Just this summer, for example, it invited users to try a beta version of the upcoming Yosemite release of OS X — something it had not done since the original OS X Public Beta made its appearance in September 2000. Good call: Inviting people to play with unreleased software on a variety of machines increases the odds of finding bugs that might have escaped internal testing.

And while the release notes that accompany Apple’s software updates can be marvels of obscurity (wow, “stability and performance improvements” again!), the separately posted notes about the security content of each update describe each vulnerability fixed and credit whomever brought it to Apple’s attention.

The people who find those flaws also don’t hit the same brick wall as before. “It used to be they were very unresponsive to security researchers, or would even route responses through PR,” said Rich Mogull, CEO of the security-research firm Securosis. “Now they have some top-notch security people there who can engage directly with researchers on technical issues.”

Finally, if you’ve got concerns about what human and natural resources went into the gadget you just bought, Apple provides a level of information far beyond what you can read on the average “corporate social responsibility” page. Want to know how the sleep-mode power draw of a 13-inch MacBook Air differs between the 2012 and 2014 models? Just look it up.
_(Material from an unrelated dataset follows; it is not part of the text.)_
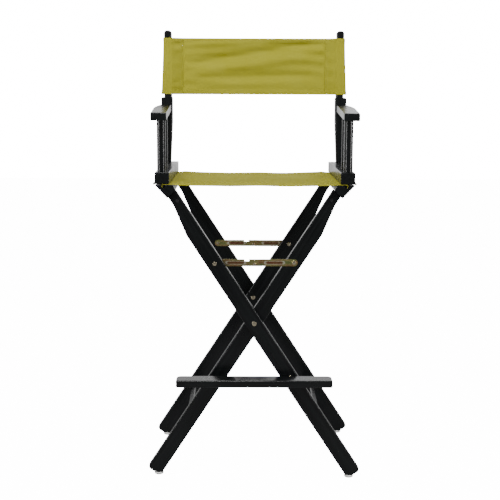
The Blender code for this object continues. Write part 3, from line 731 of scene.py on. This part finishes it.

But if you want to know if you should worry about the software patch Apple just offered for your phone — or if you should be anxiously awaiting a patch for your laptop — Apple will often leave you with secondhand reports. This choosy distribution of information may help Apple’s PR strategy, and it may leave money on the table for tech-news sites that are first to fill an open info-void. But it’s not much help to the people who spend their money on Apple’s products.